━━━━━ COLLECTED MATERIAL

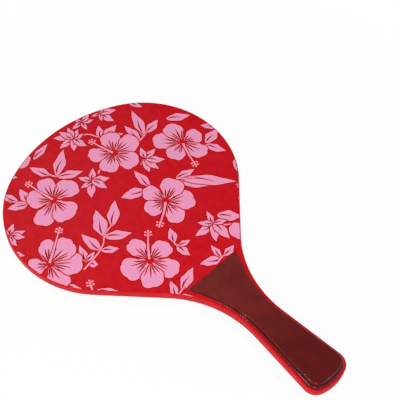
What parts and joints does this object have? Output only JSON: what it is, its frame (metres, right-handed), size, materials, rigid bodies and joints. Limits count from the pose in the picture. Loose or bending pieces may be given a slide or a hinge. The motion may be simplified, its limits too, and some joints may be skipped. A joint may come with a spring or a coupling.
{
  "type": "wooden beach racket",
  "caption": "Rigid wooden beach racket: round-headed laminated board with a floral printed face and a shaped scale on each side of its flared handle.",
  "frame": {"origin": "centre of the bounding box's bottom: the lowest point of the back grip scale's height, midway along the racket", "axes": "+X from the head to the handle's butt, +Z out of the printed front face"},
  "size_m": [0.375, 0.242, 0.0216],
  "materials": {
    "red_lacquer": "red satin lacquer over plywood, with a pink floral print on both faces",
    "grip_varnish": "dark brown glossy varnish over wood",
    "dowel_wood": "bare beech"
  },
  "bodies": {
    "root": {"face_ply_front": "red_lacquer", "crossband_front": "red_lacquer", "core_ply": "red_lacquer", "crossband_back": "red_lacquer", "face_ply_back": "red_lacquer", "grip_scale_front": "grip_varnish", "grip_scale_back": "grip_varnish", "dowel_butt": "dowel_wood", "dowel_waist": "dowel_wood", "dowel_flare": "dowel_wood"}
  },
  "joints": []
}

━━━━━━━━━━

=== PROBLEM ===
Output every line above without altering anything.

=== COMPLETE RESPONSE ===
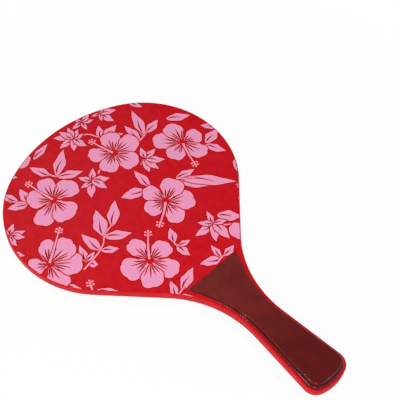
What parts and joints does this object have? Output only JSON: what it is, its frame (metres, right-handed), size, materials, rigid bodies and joints. Limits count from the pose in the picture. Loose or bending pieces may be given a slide or a hinge. The motion may be simplified, its limits too, and some joints may be skipped. A joint may come with a spring or a coupling.
{
  "type": "wooden beach racket",
  "caption": "Rigid wooden beach racket: round-headed laminated board with a floral printed face and a shaped scale on each side of its flared handle.",
  "frame": {"origin": "centre of the bounding box's bottom: the lowest point of the back grip scale's height, midway along the racket", "axes": "+X from the head to the handle's butt, +Z out of the printed front face"},
  "size_m": [0.375, 0.242, 0.0216],
  "materials": {
    "red_lacquer": "red satin lacquer over plywood, with a pink floral print on both faces",
    "grip_varnish": "dark brown glossy varnish over wood",
    "dowel_wood": "bare beech"
  },
  "bodies": {
    "root": {"face_ply_front": "red_lacquer", "crossband_front": "red_lacquer", "core_ply": "red_lacquer", "crossband_back": "red_lacquer", "face_ply_back": "red_lacquer", "grip_scale_front": "grip_varnish", "grip_scale_back": "grip_varnish", "dowel_butt": "dowel_wood", "dowel_waist": "dowel_wood", "dowel_flare": "dowel_wood"}
  },
  "joints": []
}